Comunque, come si dice, non è mai troppo tardi. Dal momento che il tema è vivo (come di tanto in tanto ci ricorda qualche “scandalo”) e continuerà ad esserlo, e si lega alla questione più generale del controllo pubblico dell’economia e in particolare dei flussi finanziari, è presumibile che esso possa costituire un significativo terreno di iniziativa politica (anziché di esercitazioni moralistiche) nei prossimi anni.
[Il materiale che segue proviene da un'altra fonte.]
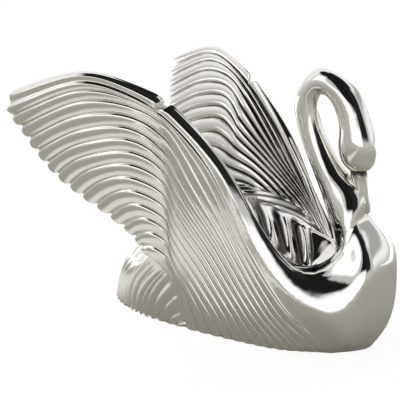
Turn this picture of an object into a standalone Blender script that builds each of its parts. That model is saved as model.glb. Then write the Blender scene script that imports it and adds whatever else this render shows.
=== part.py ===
# Swan figurine in Blender 4.5: one cast piece with raised, fluted wings and an open hollow between them.
# Frame: metres, +Z up, the swan looks along +X, its plane of symmetry is Y = 0 and its flat base is Z = 0.
# One half is a coarse cage made of six patches that share their border points. Mirror closes it and
# Subdivision Surface rounds it. Sizes below are millimetres unless a name says otherwise.

import bpy
import bmesh
import numpy as np

MM = 0.001

# Main sizes over all
LENGTH = 284.1
WING_SPAN = 247.0
HEIGHT = 220.8

# Sizes of the carving
FLUTE_COUNT = 14
FLUTE_DEPTH_WING = 3.6
FLUTE_DEPTH_ELBOW = 2.4
FLUTE_DEPTH_FLANK = 1.9
FLUTE_DEPTH_INSIDE = 2.6
SCALLOP_REACH = 4.0
FIRST_SCALLOP_SHARE = 0.3
WING_THICKNESS = 7.0
EDGE_THICKNESS = 5.0
TAIL_RIB_DEPTH = 2.6
TAIL_ROW_SHARES = [0.35, 1.0]
TAIL_SPLIT_COUNT = 4
TAIL_BULGE = 9.0
BACK_RIB_DEPTH = 2.2
SUBDIVISION_LEVEL = 1
FIT_ROUNDS = 3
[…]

Tornando infine al tema della rifondazione comunista in Italia, mi pare che abbiano ragione i compagni di “Aurora” quando scrivono che, nell’immediato, sono auspicabili due processi complementari, ossia un indispensabile confronto e riavvicinamento dei vari soggetti e forze politiche che si richiamano al comunismo, collocando al tempo stesso questa operazione in un percorso più ampio per l’unità della sinistra propriamente detta8, direi della “sinistra di alternativa”, in modo da contrapporsi in modo forte e credibile al progetto moderato del Partito riformista o democratico che sia. A tal fine, l’idea di un incontro nazionale sulla questione comunista da organizzarsi in modo ampio e non minoritario9, con tutte le forze che si rifanno al nostro grande patrimonio teorico e politico, mi pare vada ripresa e realizzata al più presto. È tempo, per i comunisti, di ricominciare a discutere e a organizzarsi.

 

Alexander Höbel

              Centro studi sui problemi della transizione socialista

da L'Aurora nr.3/06

 

Note

 

1 Nel limite culturale le difficoltà della sinistra, “l’Aurora”, luglio 2005.

2 A. Catone, La strategia della sinistra radicale europea e la via per la società socialista, ivi, novembre 2005.

3 D. Losurdo, Controstoria del liberalismo, Roma-Bari, Laterza, 2005.

4 G. Bacciardi, Rovesciare i termini per realizzare l’unità della sinistra, “l’Aurora”, gennaio 2006.

5 Ibidem; L. Ghelli, A proposito del limiti culturali della sinistra, ivi, settembre 2005.

6 Catone, La strategia della sinistra radicale europea e la via per la società socialista, cit.

7 Ibidem.

8 Il pericolo non è solo Berlusconi, ivi, settembre 2005.